Le scénario est à l'image de cette absence totale de limite. Une vengeresse manipulatrice, un amour interdit, un régime pseudo-nazi, un bal meurtrier, Thierry Lhermitte. Oui, Thierry Lhermitte fait une apparition. Et comme les autres protagonistes, il parle franglais. Pourquoi est-il là ? Je l'ignore. Et lui aussi certainement. Est-il aussi devenu fou ? Une recherche sur sa page Wikipédia m'apprend que ses films suivants ont été Les Bronzés 3 et Incontrôlable. Il est perdu.

La douleur tombée du ciel

J'ai aimé Foon d'un bout à l'autre. Je suis sourd au point que je n'entends pas le bon sens des critiques et des cinéphiles qui me hurlent tous ses défauts. Je suis aveugle au point que les faiblesses du scénario ne me sautent pas aux yeux comme elles le devraient. Je suis fou au point que je ne peux que rire devant une scène finale qui atteint des sommets de délire et d'absurdité. Je ne cherche pas à me justifier, mais juste à faire savoir au monde que ce genre de film existe. Et qu'aucun de nous n'est à l'abri d'un jour se perdre dans les méandres cinématographiques de l'esprit humain.

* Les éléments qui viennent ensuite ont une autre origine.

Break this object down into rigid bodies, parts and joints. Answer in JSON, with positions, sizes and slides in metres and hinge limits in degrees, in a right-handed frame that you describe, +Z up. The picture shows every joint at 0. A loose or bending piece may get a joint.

A l'époque j'aurais rêvé que mon lycée ressemble à celui-ci.

 

Ils sont à ma porte. Les démons. Ils me disent de voir Foon à nouveau. Que faire si ce n'est céder ? Je suis maintenant trop faible et trop à leur merci pour faire quoi que ce soit. Prisonnier volontaire, j'ai perdu toute volonté et je vais regarder Foon à nouveau. Si vous me voyez, n'essayez pas de me sauver. Je suis déjà fini. Fuyez. Et ne vous retournez pas. La folie is déjà on me. I am dead à l'intérieur.